* YOUR OBJECTIVE
Copy all of the material below exactly.

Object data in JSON
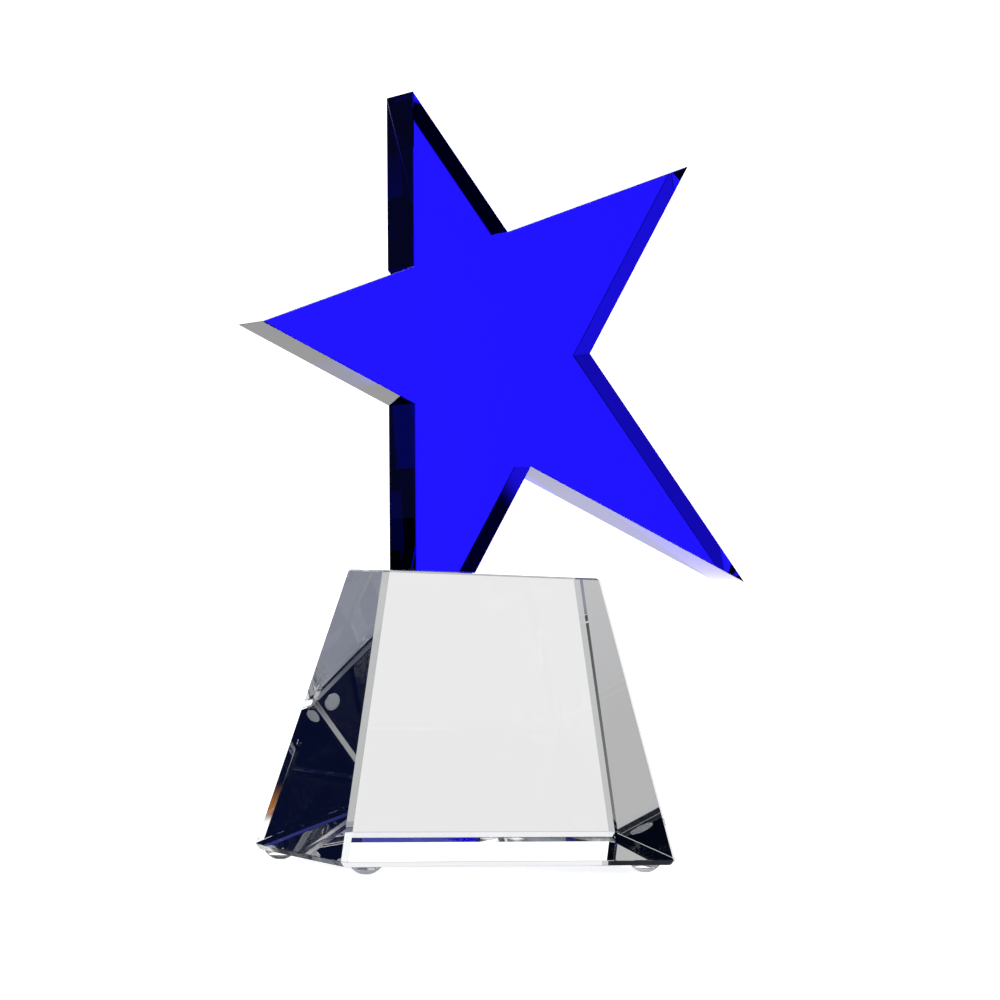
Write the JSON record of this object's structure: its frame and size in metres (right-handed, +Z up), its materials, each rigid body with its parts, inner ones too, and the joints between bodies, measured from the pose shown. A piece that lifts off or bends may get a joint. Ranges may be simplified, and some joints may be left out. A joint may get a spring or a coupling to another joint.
{
  "type": "crystal award",
  "caption": "Free-standing award: a thick blue crystal star bonded on one cut-off point to a clear tapered crystal block with bumper feet.",
  "frame": {"origin": "on the surface that the feet stand on, under the middle of the whole award's box", "axes": "+Z up; +X to the right along the block's broad front face; +Y from the front face to the back face, across the star's thickness"},
  "size_m": [0.1462, 0.0566, 0.2021],
  "materials": {
    "blue_crystal": "cobalt blue optical crystal, clear all through, with bright polished faces and narrow polished arrises",
    "clear_crystal": "water-clear optical crystal, bright polished faces and narrow polished arrises",
    "bond_adhesive": "clear light-cured adhesive film",
    "bumper_plastic": "clear soft moulded polyurethane",
    "pad_adhesive": "clear pressure-sensitive adhesive"
  },
  "bodies": {
    "root": {"crystal_star": "blue_crystal", "crystal_base": "clear_crystal", "star_bond_film": "bond_adhesive", "foot_front_left": "bumper_plastic", "foot_front_right": "bumper_plastic", "foot_back_left": "bumper_plastic", "foot_back_right": "bumper_plastic", "foot_adhesive_front_left": "pad_adhesive", "foot_adhesive_front_right": "pad_adhesive", "foot_adhesive_back_left": "pad_adhesive", "foot_adhesive_back_right": "pad_adhesive"}
  },
  "joints": []
}
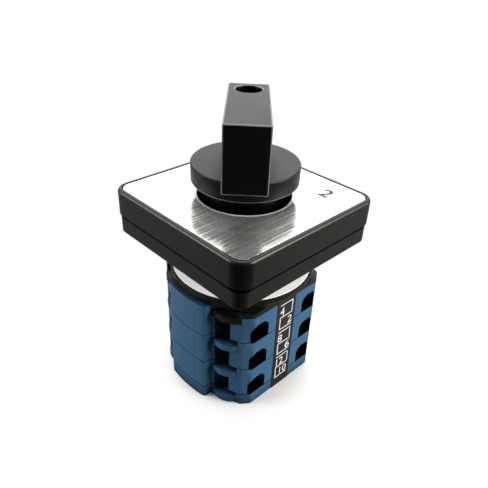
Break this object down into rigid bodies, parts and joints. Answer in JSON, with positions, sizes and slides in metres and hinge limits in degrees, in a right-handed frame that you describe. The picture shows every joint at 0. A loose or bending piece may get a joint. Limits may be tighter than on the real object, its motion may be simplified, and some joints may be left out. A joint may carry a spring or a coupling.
{
  "type": "rotary cam switch",
  "caption": "Panel-mounted rotary cam switch with a turning handle, square front plate and stacked contact decks with screw terminals.",
  "frame": {"origin": "centre of the end cover's rear face, on the shaft's axis", "axes": "+Z along the shaft towards the handle, +Y towards the side of terminals 1 and 2, +X towards the even terminals"},
  "size_m": [0.064, 0.064, 0.1078],
  "materials": {
    "blue_plastic": "satin moulded thermoplastic, blue",
    "black_plastic": "satin moulded thermoplastic, black",
    "strip_plastic": "matt black strip",
    "brushed_aluminium": "brushed",
    "contact_brass": "bright",
    "spring_steel": "drawn wire",
    "zinc_plated_steel": "bright zinc plate",
    "shaft_steel": "drawn bar",
    "inner_plastic": "natural moulded thermoplastic"
  },
  "bodies": {
    "switch_body": {"base_plate": "black_plastic", "bezel": "black_plastic", "contact_spring_11_12": "spring_steel", "contact_spring_1_2": "spring_steel", "contact_spring_3_4": "spring_steel", "contact_spring_5_6": "spring_steel", "contact_spring_7_8": "spring_steel", "contact_spring_9_10": "spring_steel", "deck_1": "blue_plastic", "deck_2": "blue_plastic", "deck_3": "blue_plastic", "detent_springs": "spring_steel", "end_cover": "blue_plastic", "fixed_contact_1": "contact_brass", "fixed_contact_10": "contact_brass", "fixed_contact_11": "contact_brass", "fixed_contact_12": "contact_brass", "fixed_contact_2": "contact_brass", "fixed_contact_3": "contact_brass", "fixed_contact_4": "contact_brass", "fixed_contact_5": "contact_brass", "fixed_contact_6": "contact_brass", "fixed_contact_7": "contact_brass", "fixed_contact_8": "contact_brass", "fixed_contact_9": "contact_brass", "housing_screws": "zinc_plated_steel", "marking_strip_even": "strip_plastic", "marking_strip_odd": "strip_plastic", "mechanism_housing": "black_plastic", "nameplate": "brushed_aluminium", "rating_disc": "brushed_aluminium", "terminal_clamps": "zinc_plated_steel", "terminal_screws": "zinc_plated_steel", "tie_bolts": "zinc_plated_steel"},
    "rotor": {"handle": "black_plastic", "handle_screw": "zinc_plated_steel", "handle_washer": "zinc_plated_steel", "shaft": "shaft_steel", "detent_wheel": "inner_plastic", "cam_1": "inner_plastic", "cam_2": "inner_plastic", "cam_3": "inner_plastic"},
    "moving_contact_1_2": {"plunger_1_2": "inner_plastic", "contact_bridge_1_2": "contact_brass"},
    "moving_contact_3_4": {"plunger_3_4": "inner_plastic", "contact_bridge_3_4": "contact_brass"},
    "moving_contact_5_6": {"plunger_5_6": "inner_plastic", "contact_bridge_5_6": "contact_brass"},
    "moving_contact_7_8": {"plunger_7_8": "inner_plastic", "contact_bridge_7_8": "contact_brass"},
    "moving_contact_9_10": {"plunger_9_10": "inner_plastic", "contact_bridge_9_10": "contact_brass"},
    "moving_contact_11_12": {"plunger_11_12": "inner_plastic", "contact_bridge_11_12": "contact_brass"}
  },
  "joints": [
    {"name": "handle_turn", "type": "hinge", "parent": "switch_body", "child": "rotor", "pos_m": [0, 0, 0.0575], "axis": [0, 0, 1], "range_deg": [-90, 0], "deforming": ["detent_springs"]},
    {"name": "contact_slide_1_2", "type": "slide", "parent": "switch_body", "child": "moving_contact_1_2", "axis": [0, 1, 0], "range_m": [0, 0.0024], "deforming": ["contact_spring_1_2"]},
    {"name": "contact_slide_3_4", "type": "slide", "parent": "switch_body", "child": "moving_contact_3_4", "axis": [0, 1, 0], "range_m": [0, 0.0024], "deforming": ["contact_spring_3_4"]},
    {"name": "contact_slide_5_6", "type": "slide", "parent": "switch_body", "child": "moving_contact_5_6", "axis": [0, 1, 0], "range_m": [0, 0.0024], "deforming": ["contact_spring_5_6"]},
    {"name": "contact_slide_7_8", "type": "slide", "parent": "switch_body", "child": "moving_contact_7_8", "axis": [0, 1, 0], "range_m": [0, 0.0024], "deforming": ["contact_spring_7_8"]},
    {"name": "contact_slide_9_10", "type": "slide", "parent": "switch_body", "child": "moving_contact_9_10", "axis": [0, 1, 0], "range_m": [0, 0.0024], "deforming": ["contact_spring_9_10"]},
    {"name": "contact_slide_11_12", "type": "slide", "parent": "switch_body", "child": "moving_contact_11_12", "axis": [0, 1, 0], "range_m": [0, 0.0024], "deforming": ["contact_spring_11_12"]}
  ],
  "couplings": [
    {"joint": "contact_slide_1_2", "follows": "handle_turn", "m_per_rad": -0.0015279},
    {"joint": "contact_slide_3_4", "follows": "handle_turn", "m_per_rad": -0.0015279},
    {"joint": "contact_slide_5_6", "follows": "handle_turn", "m_per_rad": -0.0015279},
    {"joint": "contact_slide_7_8", "follows": "handle_turn", "m_per_rad": -0.0015279},
    {"joint": "contact_slide_9_10", "follows": "handle_turn", "m_per_rad": -0.0015279},
    {"joint": "contact_slide_11_12", "follows": "handle_turn", "m_per_rad": -0.0015279}
  ]
}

* EXERCISE SOLUTION
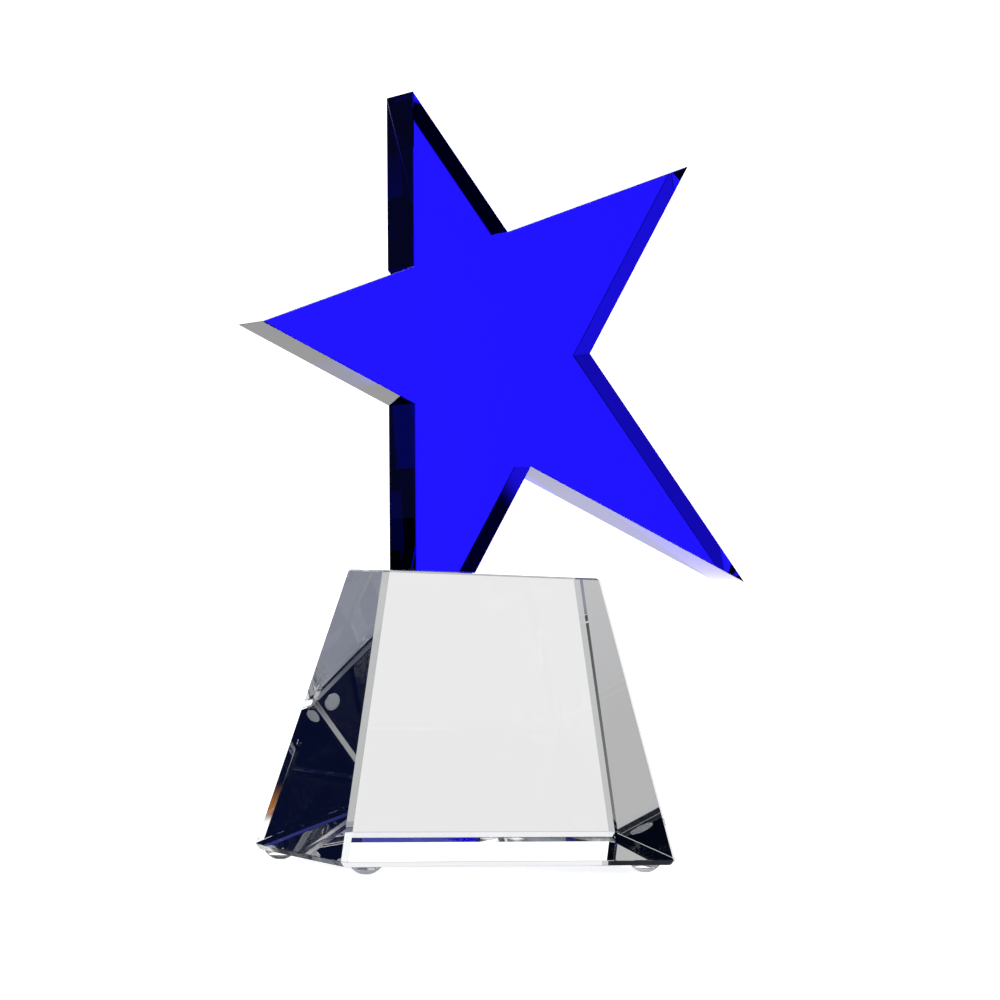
Write the JSON record of this object's structure: its frame and size in metres (right-handed, +Z up), its materials, each rigid body with its parts, inner ones too, and the joints between bodies, measured from the pose shown. A piece that lifts off or bends may get a joint. Ranges may be simplified, and some joints may be left out. A joint may get a spring or a coupling to another joint.
{
  "type": "crystal award",
  "caption": "Free-standing award: a thick blue crystal star bonded on one cut-off point to a clear tapered crystal block with bumper feet.",
  "frame": {"origin": "on the surface that the feet stand on, under the middle of the whole award's box", "axes": "+Z up; +X to the right along the block's broad front face; +Y from the front face to the back face, across the star's thickness"},
  "size_m": [0.1462, 0.0566, 0.2021],
  "materials": {
    "blue_crystal": "cobalt blue optical crystal, clear all through, with bright polished faces and narrow polished arrises",
    "clear_crystal": "water-clear optical crystal, bright polished faces and narrow polished arrises",
    "bond_adhesive": "clear light-cured adhesive film",
    "bumper_plastic": "clear soft moulded polyurethane",
    "pad_adhesive": "clear pressure-sensitive adhesive"
  },
  "bodies": {
    "root": {"crystal_star": "blue_crystal", "crystal_base": "clear_crystal", "star_bond_film": "bond_adhesive", "foot_front_left": "bumper_plastic", "foot_front_right": "bumper_plastic", "foot_back_left": "bumper_plastic", "foot_back_right": "bumper_plastic", "foot_adhesive_front_left": "pad_adhesive", "foot_adhesive_front_right": "pad_adhesive", "foot_adhesive_back_left": "pad_adhesive", "foot_adhesive_back_right": "pad_adhesive"}
  },
  "joints": []
}
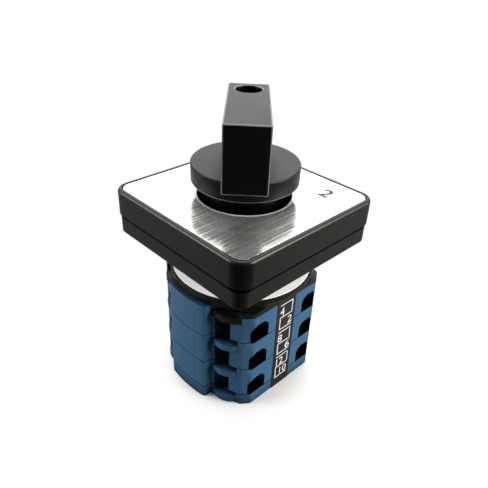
Break this object down into rigid bodies, parts and joints. Answer in JSON, with positions, sizes and slides in metres and hinge limits in degrees, in a right-handed frame that you describe. The picture shows every joint at 0. A loose or bending piece may get a joint. Limits may be tighter than on the real object, its motion may be simplified, and some joints may be left out. A joint may carry a spring or a coupling.
{
  "type": "rotary cam switch",
  "caption": "Panel-mounted rotary cam switch with a turning handle, square front plate and stacked contact decks with screw terminals.",
  "frame": {"origin": "centre of the end cover's rear face, on the shaft's axis", "axes": "+Z along the shaft towards the handle, +Y towards the side of terminals 1 and 2, +X towards the even terminals"},
  "size_m": [0.064, 0.064, 0.1078],
  "materials": {
    "blue_plastic": "satin moulded thermoplastic, blue",
    "black_plastic": "satin moulded thermoplastic, black",
    "strip_plastic": "matt black strip",
    "brushed_aluminium": "brushed",
    "contact_brass": "bright",
    "spring_steel": "drawn wire",
    "zinc_plated_steel": "bright zinc plate",
    "shaft_steel": "drawn bar",
    "inner_plastic": "natural moulded thermoplastic"
  },
  "bodies": {
    "switch_body": {"base_plate": "black_plastic", "bezel": "black_plastic", "contact_spring_11_12": "spring_steel", "contact_spring_1_2": "spring_steel", "contact_spring_3_4": "spring_steel", "contact_spring_5_6": "spring_steel", "contact_spring_7_8": "spring_steel", "contact_spring_9_10": "spring_steel", "deck_1": "blue_plastic", "deck_2": "blue_plastic", "deck_3": "blue_plastic", "detent_springs": "spring_steel", "end_cover": "blue_plastic", "fixed_contact_1": "contact_brass", "fixed_contact_10": "contact_brass", "fixed_contact_11": "contact_brass", "fixed_contact_12": "contact_brass", "fixed_contact_2": "contact_brass", "fixed_contact_3": "contact_brass", "fixed_contact_4": "contact_brass", "fixed_contact_5": "contact_brass", "fixed_contact_6": "contact_brass", "fixed_contact_7": "contact_brass", "fixed_contact_8": "contact_brass", "fixed_contact_9": "contact_brass", "housing_screws": "zinc_plated_steel", "marking_strip_even": "strip_plastic", "marking_strip_odd": "strip_plastic", "mechanism_housing": "black_plastic", "nameplate": "brushed_aluminium", "rating_disc": "brushed_aluminium", "terminal_clamps": "zinc_plated_steel", "terminal_screws": "zinc_plated_steel", "tie_bolts": "zinc_plated_steel"},
    "rotor": {"handle": "black_plastic", "handle_screw": "zinc_plated_steel", "handle_washer": "zinc_plated_steel", "shaft": "shaft_steel", "detent_wheel": "inner_plastic", "cam_1": "inner_plastic", "cam_2": "inner_plastic", "cam_3": "inner_plastic"},
    "moving_contact_1_2": {"plunger_1_2": "inner_plastic", "contact_bridge_1_2": "contact_brass"},
    "moving_contact_3_4": {"plunger_3_4": "inner_plastic", "contact_bridge_3_4": "contact_brass"},
    "moving_contact_5_6": {"plunger_5_6": "inner_plastic", "contact_bridge_5_6": "contact_brass"},
    "moving_contact_7_8": {"plunger_7_8": "inner_plastic", "contact_bridge_7_8": "contact_brass"},
    "moving_contact_9_10": {"plunger_9_10": "inner_plastic", "contact_bridge_9_10": "contact_brass"},
    "moving_contact_11_12": {"plunger_11_12": "inner_plastic", "contact_bridge_11_12": "contact_brass"}
  },
  "joints": [
    {"name": "handle_turn", "type": "hinge", "parent": "switch_body", "child": "rotor", "pos_m": [0, 0, 0.0575], "axis": [0, 0, 1], "range_deg": [-90, 0], "deforming": ["detent_springs"]},
    {"name": "contact_slide_1_2", "type": "slide", "parent": "switch_body", "child": "moving_contact_1_2", "axis": [0, 1, 0], "range_m": [0, 0.0024], "deforming": ["contact_spring_1_2"]},
    {"name": "contact_slide_3_4", "type": "slide", "parent": "switch_body", "child": "moving_contact_3_4", "axis": [0, 1, 0], "range_m": [0, 0.0024], "deforming": ["contact_spring_3_4"]},
    {"name": "contact_slide_5_6", "type": "slide", "parent": "switch_body", "child": "moving_contact_5_6", "axis": [0, 1, 0], "range_m": [0, 0.0024], "deforming": ["contact_spring_5_6"]},
    {"name": "contact_slide_7_8", "type": "slide", "parent": "switch_body", "child": "moving_contact_7_8", "axis": [0, 1, 0], "range_m": [0, 0.0024], "deforming": ["contact_spring_7_8"]},
    {"name": "contact_slide_9_10", "type": "slide", "parent": "switch_body", "child": "moving_contact_9_10", "axis": [0, 1, 0], "range_m": [0, 0.0024], "deforming": ["contact_spring_9_10"]},
    {"name": "contact_slide_11_12", "type": "slide", "parent": "switch_body", "child": "moving_contact_11_12", "axis": [0, 1, 0], "range_m": [0, 0.0024], "deforming": ["contact_spring_11_12"]}
  ],
  "couplings": [
    {"joint": "contact_slide_1_2", "follows": "handle_turn", "m_per_rad": -0.0015279},
    {"joint": "contact_slide_3_4", "follows": "handle_turn", "m_per_rad": -0.0015279},
    {"joint": "contact_slide_5_6", "follows": "handle_turn", "m_per_rad": -0.0015279},
    {"joint": "contact_slide_7_8", "follows": "handle_turn", "m_per_rad": -0.0015279},
    {"joint": "contact_slide_9_10", "follows": "handle_turn", "m_per_rad": -0.0015279},
    {"joint": "contact_slide_11_12", "follows": "handle_turn", "m_per_rad": -0.0015279}
  ]
}